*EXERCISE REQUIREMENTS*:
Transcribe only part of the material below: the lines from the one containing "it stands on." through the one containing "before = set(bpy.data.objects)", inclusive, exactly as written.

----- SOURCE RECORDS

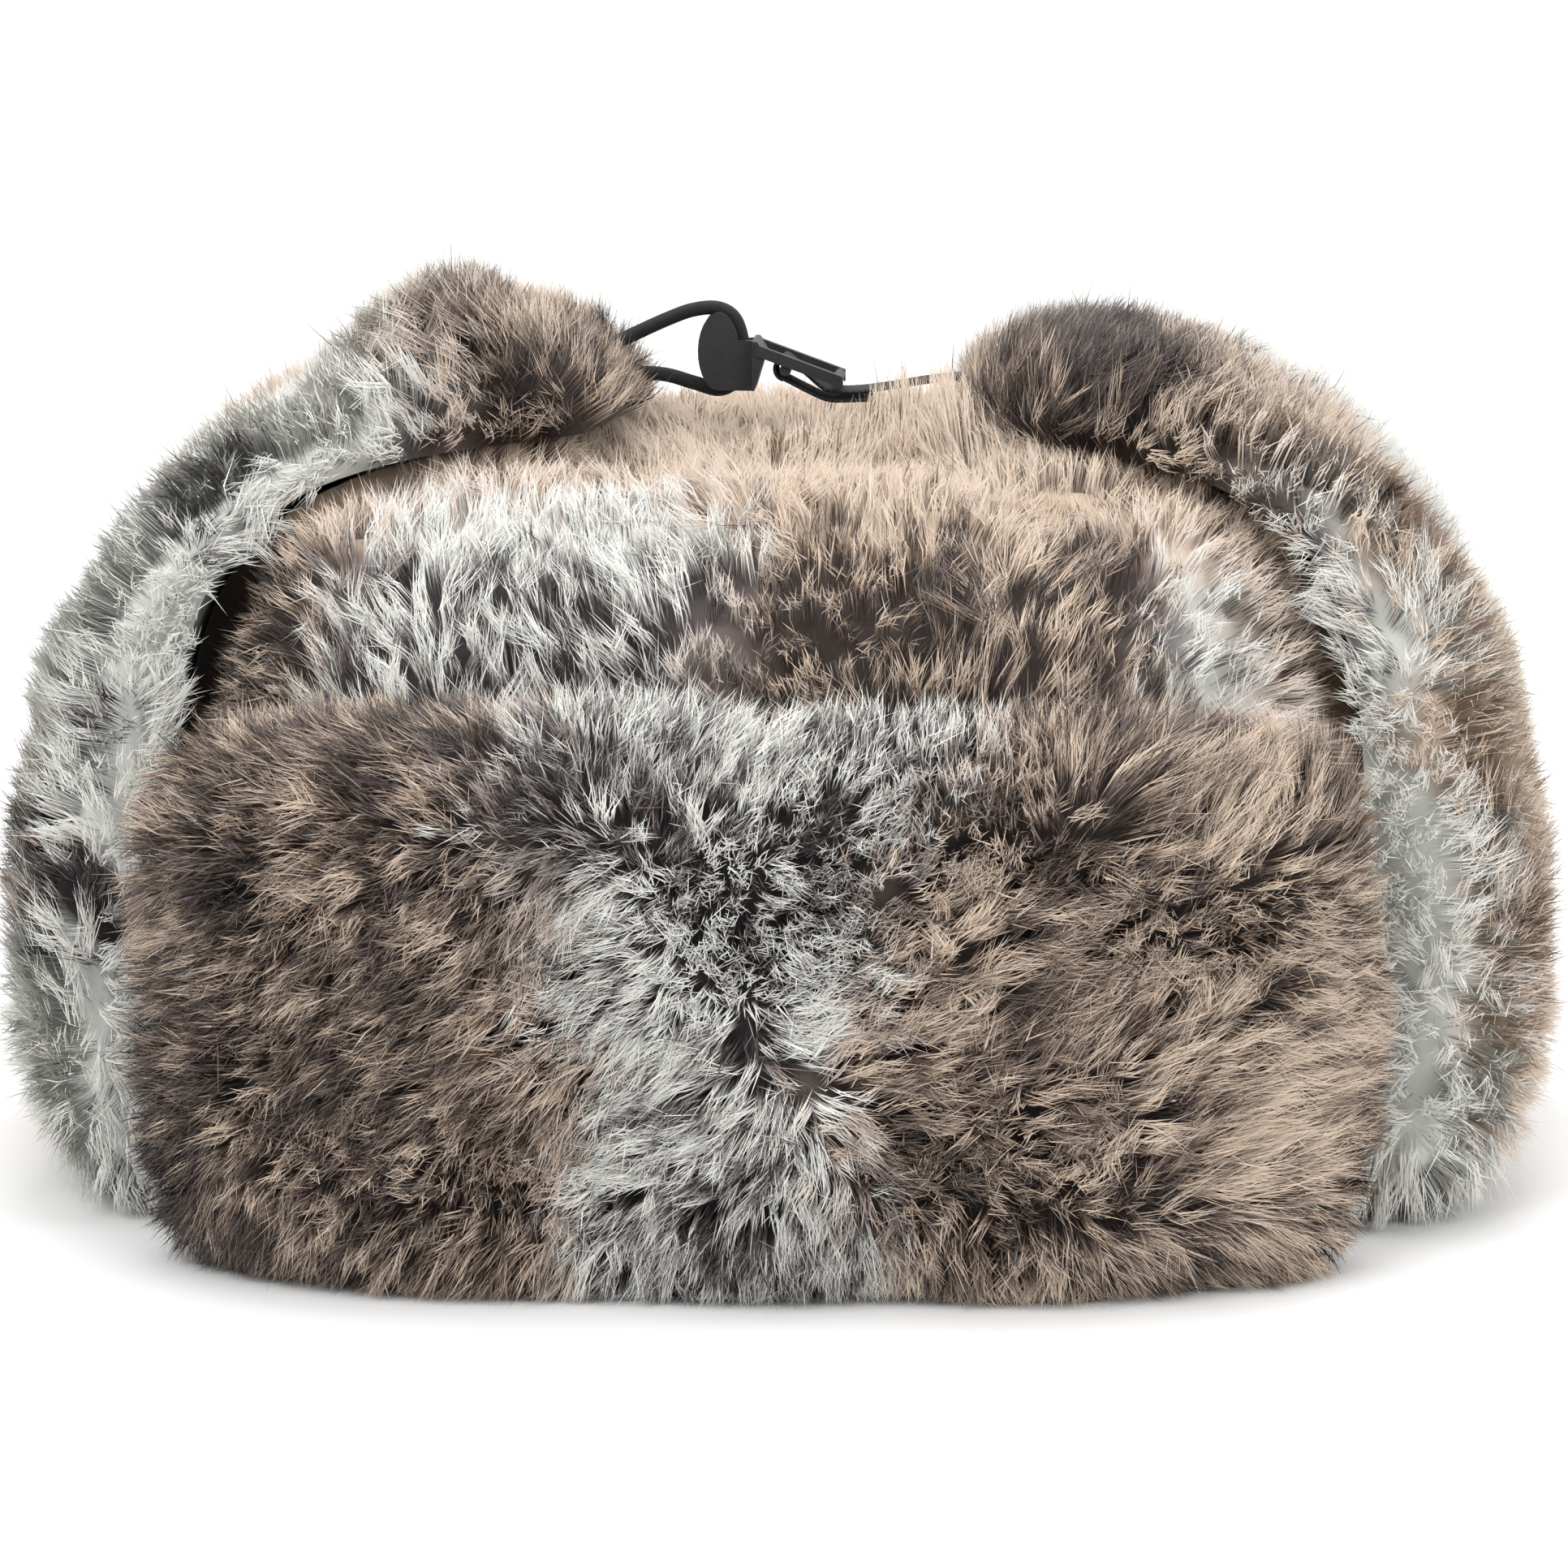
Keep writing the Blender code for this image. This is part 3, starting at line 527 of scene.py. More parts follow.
def right_ear_silver(points):
    """Brown over the crown and behind, silver low at the front edge, a blush along the tip."""
    x = points[:, 0] + 0.018 * (value_noise(points, 0.016, 41) - 0.5)
    z = points[:, 2] + 0.018 * (value_noise(points, 0.014, 42) - 0.5)
    y = points[:, 1] + 0.014 * (value_noise(points, 0.018, 44) - 0.5)
    edge = np.interp(z, (0.010, 0.038, 0.060, 0.093, 0.117, 0.127),
                     (0.117, 0.118, 0.1135, 0.107, 0.097, 0.085))
    front = smooth_step(x, 0.070, 0.084) * (1 - smooth_step(x, edge - 0.003, edge + 0.003))
    front *= (1 - smooth_step(y, -0.050, -0.036)) * (1 - smooth_step(z, 0.112, 0.124))
    rear = smooth_step(points[:, 1], 0.010, 0.040) * bands(points, 43)
    blush = 0.40 * smooth_step(points[:, 2], 0.134, 0.144) * (1 - smooth_step(x, 0.060, 0.075))
    return np.clip(front + rear + blush, 0, 1)


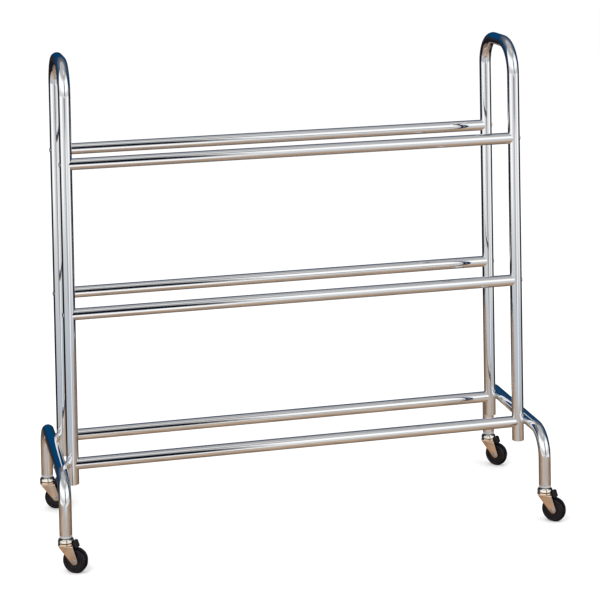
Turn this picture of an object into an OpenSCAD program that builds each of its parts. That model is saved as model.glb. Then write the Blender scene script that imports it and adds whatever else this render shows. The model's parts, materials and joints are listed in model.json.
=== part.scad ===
// Mobile three-tier saddle rack: two inverted-U end arches joined by six rails,
// standing on two wider inverted-U foot arches with a swivel stem caster at each corner.
// Units are millimetres, +Z is up, +X runs along the rails and -Y is the front.
// The origin is on the floor, midway between the four swivel axes.

/* [Tube frame] */
// Outside diameter of the end arch and foot arch tube
tube_d = 32; // [31:0.5:36]
// Outside diameter of the rail tube
rail_d = 30; // [24:0.5:30]
// Wall thickness of every tube
wall = 1.5; // [1:0.1:2]
// Distance between the two end arches, centre to centre
rack_length = 1206; // [600:1:2000]
// Distance between the front and rear rails, centre to centre
rail_spacing = 230; // [200:1:320]
// Height of the bottom rails and of the foot arches' level run
bottom_rail_z = 232; // [215:1:260]
// Height from one tier of rails to the next
tier_pitch = 386; // [250:1:500]
// Height of the straight legs above the top rails, up to the start of the bend
leg_above_top_rail = 174; // [40:1:300]
// Centreline radius of the end arch bends
arch_bend_r = 80; // [50:1:100]
// Height of the end arches' cut-off leg ends above the floor
leg_end_z = 181; // [140:1:190]

/* [Foot arches] */
// Distance between the front and rear swivel axes
foot_span = 457; // [400:1:600]
// Centreline radius of the foot arch bends
foot_bend_r = 64; // [50:1:68]
// Gap between an end arch leg and the foot arch beside it, filled by a saddle
saddle_gap = 1; // [0.6:0.1:3]
// Diameter of the saddle between a leg and a foot arch
saddle_d = 18; // [16:0.5:28]

/* [Fasteners] */
// Diameter of the bolts that hold the rails
bolt_d = 8; // [6:0.5:9]
// Diameter of the domed bolt heads
head_d = 13; // [12:0.5:18]
// Height of the domed bolt heads above the leg
head_h = 2.5; // [2:0.1:5]
// Length of the threaded nut fixed in each rail end
nut_length = 24; // [15:1:40]

/* [Casters] */
// Diameter of the wheels
wheel_d = 64; // [58:1:66]
// Width of the wheel tread
wheel_w = 20; // [16:0.5:21]
// Distance from the swivel axis back to the wheel axle
trail = 25; // [20:0.5:26]
// Diameter of the raceways
race_d = 41.5; // [40:0.5:46]
// Diameter of the caster stem inside its socket
stem_d = 11; // [10.5:0.1:13]
// Number of balls between the raceways
ball_count = 12; // [6:1:16]
// Resting swivel angle of the front left caster, from +X
swivel_front_left = -26; // [-180:1:180]
// Resting swivel angle of the rear left caster, from +X
swivel_rear_left = -14; // [-180:1:180]
// Resting swivel angle of the front right caster, from +X
swivel_front_right = -39; // [-180:1:180]
// Resting swivel angle of the rear right caster, from +X
swivel_rear_right = -43; // [-180:1:180]

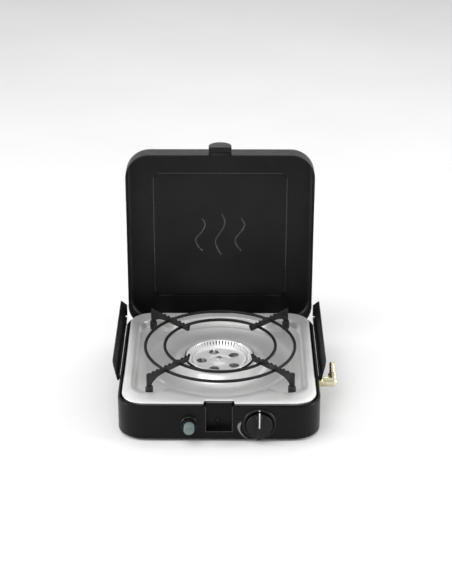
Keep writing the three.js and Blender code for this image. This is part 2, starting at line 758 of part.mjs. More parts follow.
// A blade lies along +X: a toothed top edge, an arch underneath and one leg.
function bladeOutline() {
  const outline = new THREE.Shape();
  outline.moveTo(BLADE_OUTER, PAD_Z + 3);
  outline.lineTo(BLADE_OUTER, BLADE_TOP);
  let x = BLADE_OUTER - 5;
  while (x - TOOTH_PITCH > BLADE_INNER) {
    outline.lineTo(x, BLADE_TOP);
    outline.lineTo(x - 1.5, BLADE_TOP - TOOTH_DEPTH);
    outline.lineTo(x - 4, BLADE_TOP - TOOTH_DEPTH);
    outline.lineTo(x - 5.5, BLADE_TOP - 0.4);
    x -= TOOTH_PITCH;
  }
  outline.lineTo(BLADE_INNER + 2, BLADE_TOP - 1);
  outline.lineTo(BLADE_INNER, BLADE_TOP - 4);
  outline.lineTo(BLADE_INNER + 2, BLADE_LOW - 1);
  outline.lineTo(RING_OUTER + 3, BLADE_LOW - 1);
  outline.quadraticCurveTo(149, BLADE_LOW - 2, 155.2, PAD_Z + 17.5);
  outline.lineTo(155.2, PAD_Z + 3);
  return outline;
}
function blade() {
  const plate = slab(bladeOutline(), -BLADE_THICK / 2, BLADE_THICK / 2, 6).rotateX(Math.PI / 2);
  const wires = [RING_OUTER, RING_INNER].map((r) => wireRing(r, WIRE_RADIUS + 2 * GAP));
  return cut(plate, ...wires);
}
function footCap() {
  const outer = box(FOOT_REACH - 5.8, FOOT_REACH + 5.8, -3.6, 3.6, PAD_Z + GAP, PAD_Z + 16);
  const socket = box(154.8, BLADE_OUTER + 0.4, -1.9, 1.9, PAD_Z + 2.6, PAD_Z + 18);
  return cut(outer, socket);
}
for (const [corner, sx, sy] of quarters) {
  const turn = Math.atan2(sy, sx);
  addTo(support, `blade_${corner}`, blade(), blackWire()).rotation.z = turn;
  addTo(support, `foot_cap_${corner}`, footCap(), blackRubber()).rotation.z = turn;
}

// The part's origin is the middle of its footprint, on the surface that it stands on.
const reach = new THREE.Box3().setFromObject(stove, true);
const camping_stove = new THREE.Group();
stove.position.set(-(reach.min.x + reach.max.x) / 2, -(reach.min.y + reach.max.y) / 2, -reach.min.z);
camping_stove.add(stove);

export default camping_stove;
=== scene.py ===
"""Camping stove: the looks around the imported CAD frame, in millimetres from the stove's own centre line."""

import math

import bmesh
import bpy
from mathutils import Matrix, Vector


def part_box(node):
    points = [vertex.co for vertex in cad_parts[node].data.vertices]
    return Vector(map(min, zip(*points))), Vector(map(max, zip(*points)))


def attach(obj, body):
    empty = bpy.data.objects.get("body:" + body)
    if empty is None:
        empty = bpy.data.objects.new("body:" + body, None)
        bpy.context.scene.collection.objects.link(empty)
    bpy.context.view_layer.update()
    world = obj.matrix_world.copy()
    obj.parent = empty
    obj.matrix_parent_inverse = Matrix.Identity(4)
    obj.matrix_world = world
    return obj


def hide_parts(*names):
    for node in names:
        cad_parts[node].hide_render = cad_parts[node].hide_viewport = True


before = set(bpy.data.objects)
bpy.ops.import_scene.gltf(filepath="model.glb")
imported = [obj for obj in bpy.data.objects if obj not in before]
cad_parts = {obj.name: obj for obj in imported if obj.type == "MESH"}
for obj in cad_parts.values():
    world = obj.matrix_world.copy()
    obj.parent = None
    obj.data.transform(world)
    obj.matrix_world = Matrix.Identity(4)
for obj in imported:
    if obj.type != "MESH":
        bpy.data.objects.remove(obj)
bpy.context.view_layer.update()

MM = 0.001
PI = math.pi
RIM_Z = 61.7
PLATE_Z = RIM_Z + 5.1
PAD_Z = PLATE_Z - 10
COOK_Y = 2.0
BURNER_Z = PLATE_Z + 0.8
HINGE_Y = 147.2
HINGE_Z = RIM_Z - 15.85
HINGE_X = 100
LID_OPEN = math.radians(91.6)
LID_RIM = RIM_Z + 1.2 - HINGE_Z
LID_TOP = LID_RIM + 38
KNOB_X = 63.2
PIEZO_X = -46.6
DIAL_Z = 32.2
RING_Z = RIM_Z + 24.4
SUPPORT = Matrix.Translation((1, COOK_Y - 1, 0)) @ Matrix.Rotation(math.radians(0.7), 4, "Z")
RING_OUTER = 122.5
RING_INNER = 90.7
WIRE_RADIUS = 2.5
BLADE_TOP = RIM_Z + 34
BLADE_HALF = 1.5
TOOTH_PITCH = 9
TOOTH_DEPTH = 2.3
CAP_REACH = 159.6
PLATE_SHEET = 0.8
PLATE_HOLE = 57.6
BOWL_EDGE = 119.6
WELL_WALL = 3.6
NOTCH_HALF = 23
NOTCH_REACH = 149
CASE_HALF = 160
RECESS_HALF = 20.3
RECESS_FLOOR = 18.1
CORNERS = {"front_left": (-1, -1), "front_right": (1, -1), "back_left": (-1, 1), "back_right": (1, 1)}

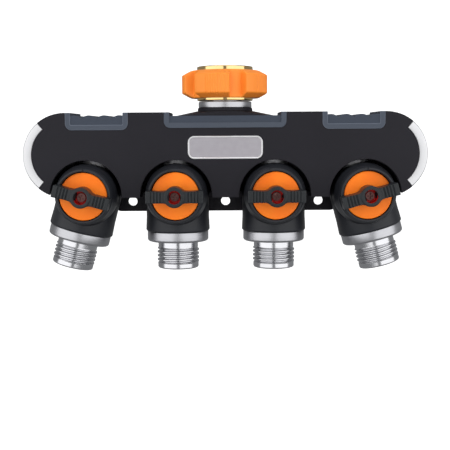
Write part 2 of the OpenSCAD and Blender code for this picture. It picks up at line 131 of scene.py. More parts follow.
def tidyMesh(mesh, sharp=32, dissolve=0.0):
    # merges doubles, turns the faces outward and keeps the edges above the sharp angle crisp
    work = bmesh.new()
    work.from_mesh(mesh)
    bmesh.ops.remove_doubles(work, verts=work.verts, dist=2e-7)
    bmesh.ops.dissolve_degenerate(work, edges=work.edges, dist=1e-8)
    if dissolve:
        angle = math.radians(dissolve)
        bmesh.ops.dissolve_limit(work, angle_limit=angle, verts=work.verts, edges=work.edges)
    bmesh.ops.recalc_face_normals(work, faces=work.faces)
    for face in work.faces:
        face.smooth = True
    for edge in work.edges:
        edge.smooth = len(edge.link_faces) == 2 and edge.calc_face_angle(0) < math.radians(sharp)
    work.to_mesh(mesh)
    work.free()
    mesh.update()


def joined(name, meshes, sharp):
    # several closed shells of one piece, each tidied by itself, in one mesh
    work = bmesh.new()
    for mesh in meshes:
        tidyMesh(mesh, sharp)
        work.from_mesh(mesh)
        bpy.data.meshes.remove(mesh)
    out = bpy.data.meshes.new(name)
    work.to_mesh(out)
    work.free()
    return out


def addPiece(name, mesh, body, node, finish, sharp=32, tidy=True):
    # a new piece that stands for a CAD node and moves with its body
    if tidy:
        tidyMesh(mesh, sharp)
    piece = bpy.data.objects.new(name, mesh)
    bpy.context.scene.collection.objects.link(piece)
    mesh.materials.clear()
    mesh.materials.append(finish)
    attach(piece, body)
    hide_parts(node)
    return piece


def bevelled(piece, width, segments=3):
    # rounds the crisp edges of a finished piece
    edge = piece.modifiers.new("edge", "BEVEL")
    edge.width = width * mm
    edge.segments = segments
    edge.limit_method = "ANGLE"
    edge.angle_limit = math.radians(32)
    edge.harden_normals = True
    edge.use_clamp_overlap = True
    edge.miter_outer = "MITER_ARC"


def fromCad(name, node, body, finish, width):
    # a merged copy of a CAD node with its edges rounded
    mesh = nodes[node].data.copy()
    mesh.name = name
    tidyMesh(mesh, dissolve=0.4)
    bevelled(addPiece(name, mesh, body, node, finish, tidy=False), width)


def turnedUp(profile, place, steps):
    # a closed (radius, height) outline turned round the local z axis
    angle = np.linspace(0, turn, steps, endpoint=False)[:, None]
    r, h = profile[:, 0][None], profile[:, 1][None]
    points = np.stack([r * np.cos(angle), r * np.sin(angle), h + 0 * angle], -1)
    return place.world(points)


def turnedForward(profile, place, steps):
    # a closed (radius, depth) outline turned round the local y axis, depth counted towards the front
    angle = np.linspace(0, turn, steps, endpoint=False)[:, None]
    r, d = profile[:, 0][None], profile[:, 1][None]
    return place.world(np.stack([r * np.cos(angle), -d + 0 * angle, r * np.sin(angle)], -1))


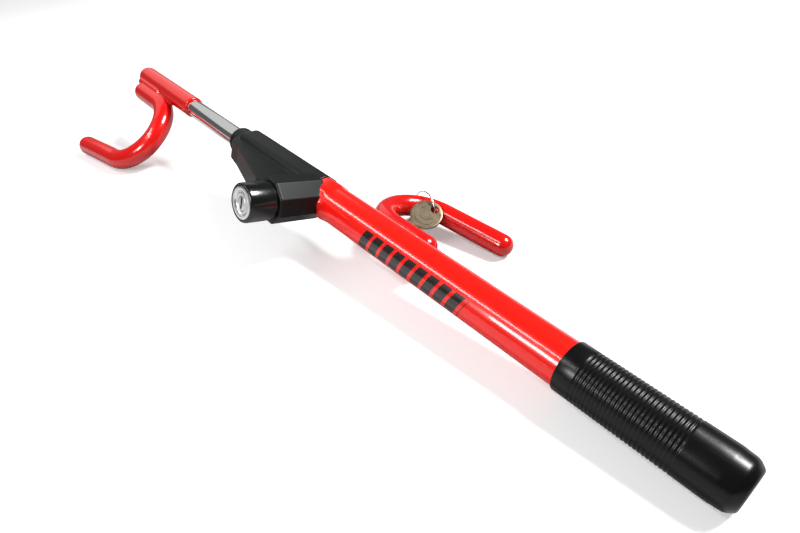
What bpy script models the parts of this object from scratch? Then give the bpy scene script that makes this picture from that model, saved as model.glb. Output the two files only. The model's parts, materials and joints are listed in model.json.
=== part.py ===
"""Steering wheel lock: a telescoping bar with two hooks, a ratchet rod and a key lock.

The lock is drawn in its tube's own frame: X runs along the tube with 0 at the grip's end face and
negative towards the far hook, -Y is the side of the key lock. A base empty then lays the lock on
the floor, where it rests on the grip's rim and on the tips of both hooks.
Driving dimensions are in millimetres and MM turns them into metres.
"""
import math

import bmesh
import bpy
import numpy as np
from mathutils import Matrix, Vector

MM = 0.001
GAP = 0.3                    # clearance between touching pieces

# Tube and grip
TUBE_R = 14.3
TUBE_BORE = 11.7
TUBE_FRONT = -432.0
TUBE_REAR = -6.0
GRIP_R = 15.5
GRIP_LENGTH = 98.0
GRIP_RIM_X = -11.0           # the widest edge, which touches the floor; the end tapers after it

# Rod
ROD_R = 8.6
ROD_FRONT = -655.0
ROD_REAR = -107.3
ROD_STUB_R = 6.0
BUSH_LENGTH = 9.2
GROOVE_PITCH = 12.5
GROOVE_COUNT = 24
GROOVE_DEPTH = 2.0

# Hooks: a straight welded leg, a bend and a free leg
TUBE_HOOK_CORE_R = 6.6
TUBE_HOOK_SKIN_R = 8.6
TUBE_HOOK_OFFSET = 21.2
TUBE_HOOK_BEND = 28.0
TUBE_HOOK_X = -265.0
TUBE_HOOK_LEG = 57.0
TUBE_HOOK_FLARE = math.radians(5.4)
TUBE_HOOK_WELDED = 33.5
TUBE_HOOK_ROLL = math.radians(-15.0)
ROD_HOOK_CORE_R = 7.5
ROD_HOOK_SKIN_R = 9.7
ROD_HOOK_OFFSET = 16.5
ROD_HOOK_BEND = 36.4
ROD_HOOK_X = -600.0
ROD_HOOK_LEG = 60.0
ROD_HOOK_FLARE = math.radians(9.4)
ROD_HOOK_WELDED = 38.5
ROD_HOOK_ROLL = math.radians(180.0 + 34.2)
ROD_SKIN_R = 10.1
ROD_SKIN_START = -542.0

# Lock body and key lock; d is the distance from the tube's axis along the lock's axis
BODY_FLAT = 15.7             # half width across the eight flats
BODY_REAR = -326.0
BODY_SHOULDER = -430.0
COLLAR_R = 12.0
COLLAR_BACK = -438.5
COLLAR_FRONT = -450.5
LOCK_X = -328.0
LOCK_RISE = math.radians(17.0)
LOCK_FACE = 68.0
BOSS_FLAT = 16.0
BOSS_TOP = 46.3
SLEEVE_R = 14.2
CYLINDER_HEAD_R = 11.8
PLUG_R = 6.0
PAWL_LIFT = 1.9
WAFER_COUNT = 5
WAFER_PITCH = 4.0

# Key ring and keys
RING_R = 14.6
RING_WIRE_R = 0.8
KEY_BOW_R = 12.6
KEY_THICK = 2.0

for old in list(bpy.data.objects):
    bpy.data.objects.remove(old, do_unlink=True)


# ---------------------------------------------------------------- materials
def material(name, colour, roughness, metallic):
    mat = bpy.data.materials.new(name)
    mat.use_nodes = True
    shader = mat.node_tree.nodes["Principled BSDF"]
    shader.inputs["Base Color"].default_value = (*colour, 1.0)
    shader.inputs["Roughness"].default_value = roughness
    shader.inputs["Metallic"].default_value = metallic
    return mat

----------

*ANSWER TO THE TASK*:
// The part's origin is the middle of its footprint, on the surface that it stands on.
const reach = new THREE.Box3().setFromObject(stove, true);
const camping_stove = new THREE.Group();
stove.position.set(-(reach.min.x + reach.max.x) / 2, -(reach.min.y + reach.max.y) / 2, -reach.min.z);
camping_stove.add(stove);

export default camping_stove;
=== scene.py ===
"""Camping stove: the looks around the imported CAD frame, in millimetres from the stove's own centre line."""

import math

import bmesh
import bpy
from mathutils import Matrix, Vector


def part_box(node):
    points = [vertex.co for vertex in cad_parts[node].data.vertices]
    return Vector(map(min, zip(*points))), Vector(map(max, zip(*points)))


def attach(obj, body):
    empty = bpy.data.objects.get("body:" + body)
    if empty is None:
        empty = bpy.data.objects.new("body:" + body, None)
        bpy.context.scene.collection.objects.link(empty)
    bpy.context.view_layer.update()
    world = obj.matrix_world.copy()
    obj.parent = empty
    obj.matrix_parent_inverse = Matrix.Identity(4)
    obj.matrix_world = world
    return obj


def hide_parts(*names):
    for node in names:
        cad_parts[node].hide_render = cad_parts[node].hide_viewport = True


before = set(bpy.data.objects)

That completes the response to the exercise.